§ REQUIRED WORK: Repeat exactly each line of the data provided below.

§ COLLECTED DATA:
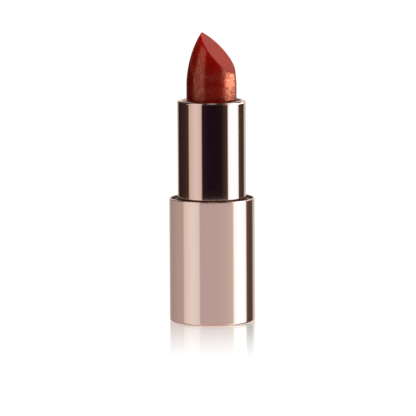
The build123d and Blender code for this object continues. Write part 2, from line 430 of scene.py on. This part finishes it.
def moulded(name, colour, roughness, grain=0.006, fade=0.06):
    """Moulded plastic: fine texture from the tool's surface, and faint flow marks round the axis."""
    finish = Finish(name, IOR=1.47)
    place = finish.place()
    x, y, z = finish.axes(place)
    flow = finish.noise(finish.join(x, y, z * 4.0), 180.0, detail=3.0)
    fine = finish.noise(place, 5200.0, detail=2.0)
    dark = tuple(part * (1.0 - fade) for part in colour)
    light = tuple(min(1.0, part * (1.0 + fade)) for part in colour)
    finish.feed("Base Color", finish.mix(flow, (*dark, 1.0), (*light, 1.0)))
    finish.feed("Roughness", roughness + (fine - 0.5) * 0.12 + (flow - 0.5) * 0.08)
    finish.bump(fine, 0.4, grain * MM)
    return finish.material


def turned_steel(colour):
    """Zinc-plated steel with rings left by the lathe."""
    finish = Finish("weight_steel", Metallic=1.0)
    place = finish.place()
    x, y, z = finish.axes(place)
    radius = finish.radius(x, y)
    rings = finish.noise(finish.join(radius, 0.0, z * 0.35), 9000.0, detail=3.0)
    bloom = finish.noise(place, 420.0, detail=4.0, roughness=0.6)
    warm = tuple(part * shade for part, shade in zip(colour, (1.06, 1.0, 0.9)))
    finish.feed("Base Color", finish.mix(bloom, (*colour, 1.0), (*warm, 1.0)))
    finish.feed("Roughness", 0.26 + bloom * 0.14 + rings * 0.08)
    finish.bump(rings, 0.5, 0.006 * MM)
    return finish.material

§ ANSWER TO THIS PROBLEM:
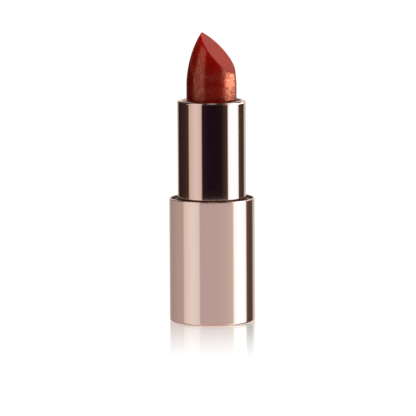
The build123d and Blender code for this object continues. Write part 2, from line 430 of scene.py on. This part finishes it.
def moulded(name, colour, roughness, grain=0.006, fade=0.06):
    """Moulded plastic: fine texture from the tool's surface, and faint flow marks round the axis."""
    finish = Finish(name, IOR=1.47)
    place = finish.place()
    x, y, z = finish.axes(place)
    flow = finish.noise(finish.join(x, y, z * 4.0), 180.0, detail=3.0)
    fine = finish.noise(place, 5200.0, detail=2.0)
    dark = tuple(part * (1.0 - fade) for part in colour)
    light = tuple(min(1.0, part * (1.0 + fade)) for part in colour)
    finish.feed("Base Color", finish.mix(flow, (*dark, 1.0), (*light, 1.0)))
    finish.feed("Roughness", roughness + (fine - 0.5) * 0.12 + (flow - 0.5) * 0.08)
    finish.bump(fine, 0.4, grain * MM)
    return finish.material


def turned_steel(colour):
    """Zinc-plated steel with rings left by the lathe."""
    finish = Finish("weight_steel", Metallic=1.0)
    place = finish.place()
    x, y, z = finish.axes(place)
    radius = finish.radius(x, y)
    rings = finish.noise(finish.join(radius, 0.0, z * 0.35), 9000.0, detail=3.0)
    bloom = finish.noise(place, 420.0, detail=4.0, roughness=0.6)
    warm = tuple(part * shade for part, shade in zip(colour, (1.06, 1.0, 0.9)))
    finish.feed("Base Color", finish.mix(bloom, (*colour, 1.0), (*warm, 1.0)))
    finish.feed("Roughness", 0.26 + bloom * 0.14 + rings * 0.08)
    finish.bump(rings, 0.5, 0.006 * MM)
    return finish.material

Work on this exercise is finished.